Some 37 years after the United States pulled the last of its forces from Vietnam, ending the Vietnam War, the people of Vietnam are clamoring for closer ties to American culture. To do that, though, they need to know English. So in Vietnam, English is king.
In Vietnam, history is daily life. So says economist Le Dang Doanh.
So history might be a good indicator of which foreign languages the Vietnamese would be more inclined to learn. French? Russian? Mandarin? English?
The Vietnamese have gone to war many times in the past few decades. With France, the United States, Cambodia, China. And themselves.
China is considered by many Vietnamese to be a permanent threat. Very few students learn Mandarin at school.

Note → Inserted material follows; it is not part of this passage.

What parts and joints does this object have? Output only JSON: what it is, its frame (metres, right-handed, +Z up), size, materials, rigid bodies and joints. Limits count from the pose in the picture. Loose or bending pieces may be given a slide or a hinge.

But Vietnam’s war with the United States was longer and bloodier than its short war with China in 1979. In the years after the Vietnam War, the government in Hanoi viewed the U.S. as its enemy.

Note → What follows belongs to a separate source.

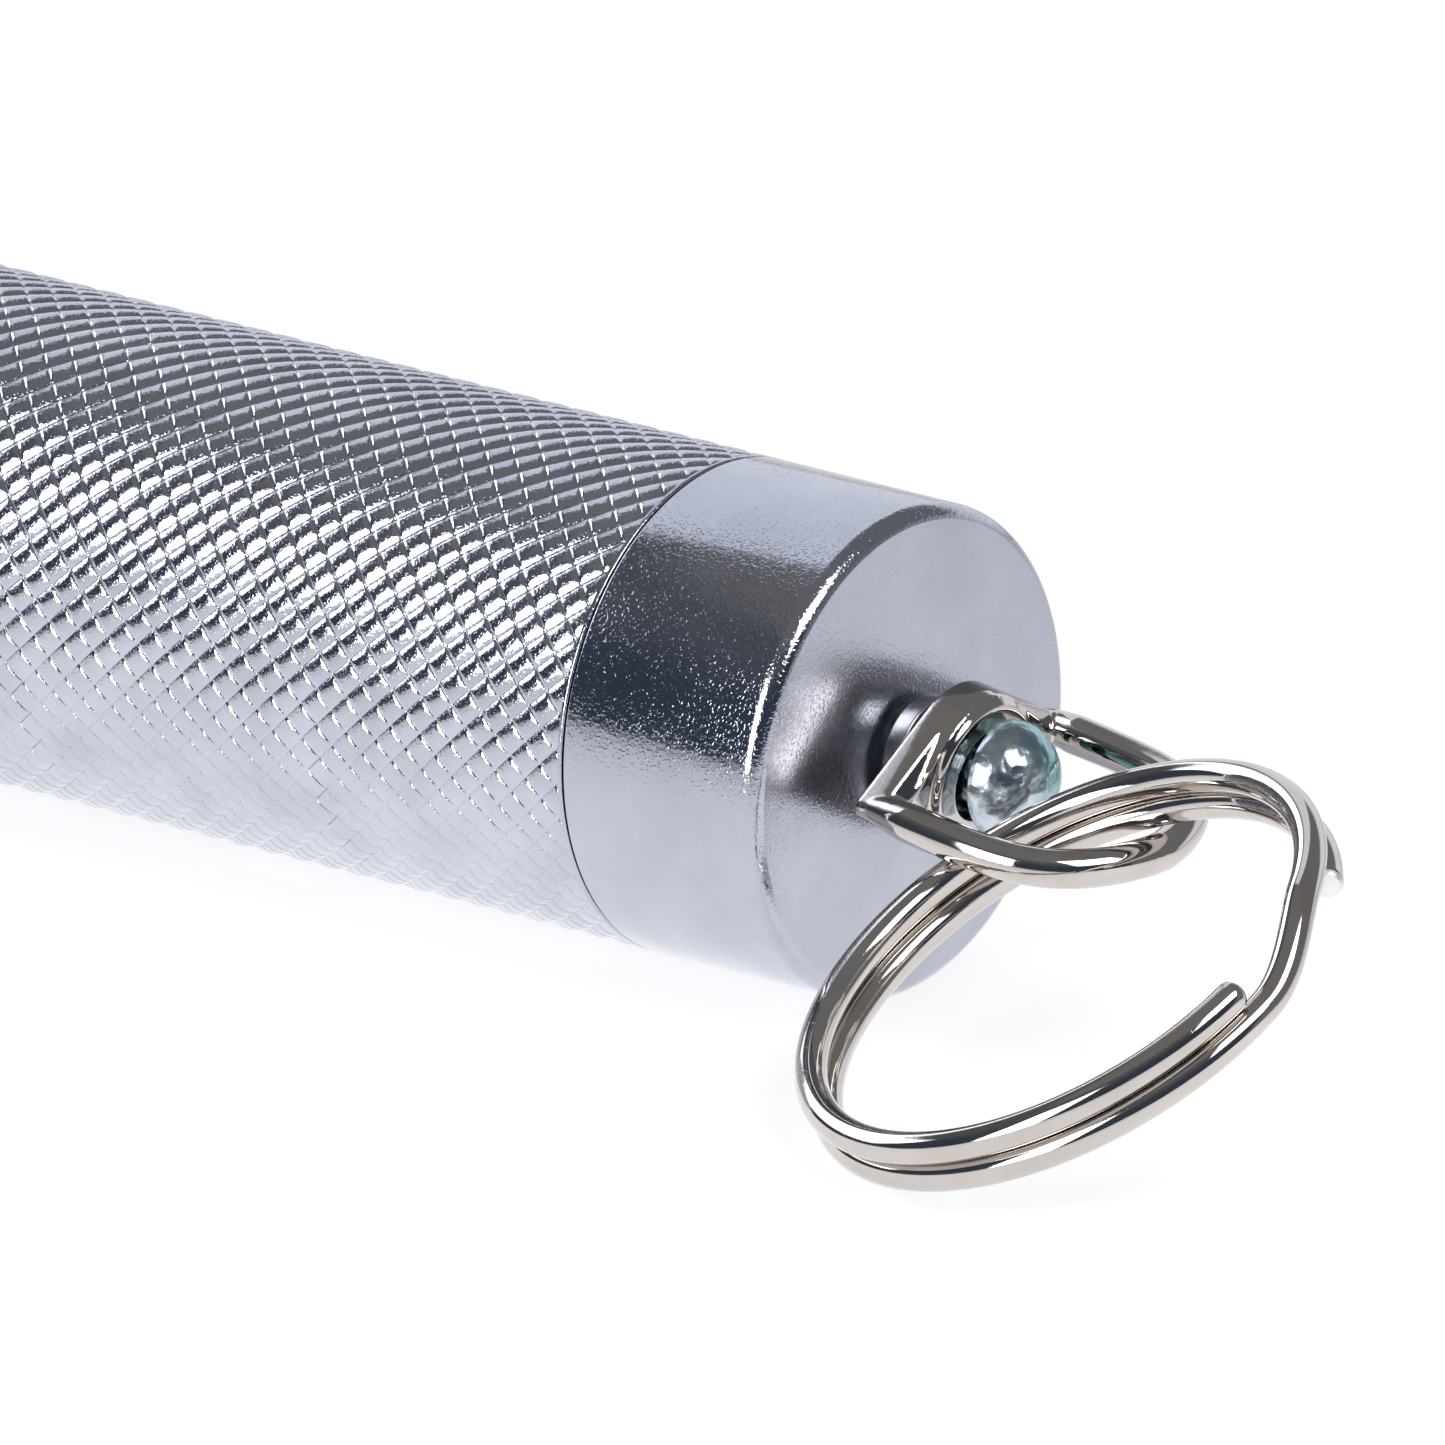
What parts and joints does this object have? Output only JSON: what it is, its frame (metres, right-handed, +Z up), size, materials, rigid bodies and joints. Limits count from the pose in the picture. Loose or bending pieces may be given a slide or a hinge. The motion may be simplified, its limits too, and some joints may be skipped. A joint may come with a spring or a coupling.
{
  "type": "keychain flashlight",
  "caption": "Slim cylindrical metal flashlight with a diamond-knurled barrel, twist head and screw tail cap, hung by a swivelling D-loop and a split ring.",
  "frame": {"origin": "bottom centre of the whole object's bounding box, lying on its side; the barrel's axis is 7.5 mm above it", "axes": "+Z up; +X along the barrel from the lens to the tail and key ring; the split ring leans towards -Y"},
  "size_m": [0.0916, 0.023, 0.015],
  "materials": {
    "chrome_plate": "bright chrome plate with a fine orange-peel texture; diamond knurl on the barrel",
    "nickel_plate": "bright nickel plate, slightly warm",
    "zinc_plate": "blue bright zinc plate",
    "cell_steel": "nickel-plated steel",
    "spring_steel": "bright drawn wire",
    "brass": "turned brass",
    "black_rubber": "moulded rubber",
    "cell_jacket_film": "plain shrink film with no print",
    "white_plastic": "moulded",
    "board_laminate": "solder-masked laminate",
    "ferrite": "pressed ferrite",
    "led_ceramic": "phosphor under a clear dome",
    "reflector_mirror": "vacuum-metallised, lightly textured",
    "lens_glass": "clear flat window"
  },
  "bodies": {
    "barrel": {"barrel": "chrome_plate", "tail_oring": "black_rubber", "neck_oring": "black_rubber"},
    "cell": {"cell_can": "cell_steel", "cell_jacket": "cell_jacket_film", "cell_seal": "white_plastic", "cell_positive_cap": "cell_steel"},
    "led_module": {"led_pill": "brass", "contact_post": "brass", "driver_board": "board_laminate", "driver_inductor": "ferrite", "led_board": "board_laminate", "led_emitter": "led_ceramic"},
    "head": {"head_shell": "chrome_plate", "reflector": "reflector_mirror", "lens": "lens_glass", "lens_oring": "black_rubber", "bezel": "chrome_plate"},
    "tail_spring": {"tail_spring": "spring_steel"},
    "tail_cap": {"tail_cap": "chrome_plate", "swivel_rivet": "zinc_plate", "rivet_washer": "cell_steel"},
    "swivel_spacer": {"swivel_spacer": "cell_steel"},
    "swivel_loop": {"swivel_loop": "nickel_plate"},
    "split_ring": {"split_ring": "nickel_plate"}
  },
  "joints": [
    {"name": "head_advance", "type": "slide", "parent": "barrel", "child": "led_module", "axis": [-1, 0, 0], "range_m": [0, 0.00051]},
    {"name": "head_twist", "type": "hinge", "parent": "led_module", "child": "head", "pos_m": [-0.03, 0.004, 0.0075], "axis": [-1, 0, 0], "range_deg": [0, 180]},
    {"name": "cell_travel", "type": "slide", "parent": "barrel", "child": "cell", "axis": [-1, 0, 0], "range_m": [0, 0.00051], "deforming": ["tail_spring"]},
    {"name": "tail_advance", "type": "slide", "parent": "barrel", "child": "tail_spring", "axis": [1, 0, 0], "range_m": [0, 0.00188], "deforming": ["tail_spring"]},
    {"name": "tail_twist", "type": "hinge", "parent": "tail_spring", "child": "tail_cap", "pos_m": [0.022, 0.004, 0.0075], "axis": [1, 0, 0], "range_deg": [0, 900]},
    {"name": "swivel_spin", "type": "hinge", "parent": "tail_cap", "child": "swivel_spacer", "pos_m": [0.0263, 0.004, 0.0075], "axis": [1, 0, 0], "continuous": true},
    {"name": "loop_rock", "type": "hinge", "parent": "swivel_spacer", "child": "swivel_loop", "pos_m": [0.02781, 0.004, 0.0075], "axis": [0, -0.9974, -0.0715], "range_deg": [0, 17.2]},
    {"name": "ring_swing", "type": "hinge", "parent": "swivel_loop", "child": "split_ring", "pos_m": [0.03491, 0.00408, 0.00643], "axis": [0, -0.9974, -0.0715], "range_deg": [0, 100]}
  ],
  "couplings": [
    {"joint": "head_advance", "follows": "head_twist", "m_per_rad": 0.00015915},
    {"joint": "cell_travel", "follows": "head_twist", "m_per_rad": 0.00015915},
    {"joint": "tail_advance", "follows": "tail_twist", "m_per_rad": 0.00011937}
  ]
}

But no more. Now wherever you turn in Vietnam, people are learning English. At least that’s what Jennifer Pak discovered in her reporting there for the BBC.

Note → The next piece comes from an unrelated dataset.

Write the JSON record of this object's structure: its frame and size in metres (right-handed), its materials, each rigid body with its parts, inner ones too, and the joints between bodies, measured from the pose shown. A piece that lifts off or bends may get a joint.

For Do Nhat Nam, it was “love at first sight.” Do, who is all of 10 years old, is locally famous for his mastery of English. He translated a book at the age of seven.
Nam fell in love with the language after seeing a video of Steve Jobs talking about computers on YouTube.
Other Vietnamese are drawn to English for the freedom it offers. Bloggers and song lyricists can get certain words and ideas past the official censors more easily in English.
For all of that, economist Le Dang Doanh thinks the Vietnamese are missing a trick in not learning Chinese as well as English. China is right next door, after all. And even if you’re not learning Chinese to increase trade, why not learn the language of your enemy, so you know what he’s thinking?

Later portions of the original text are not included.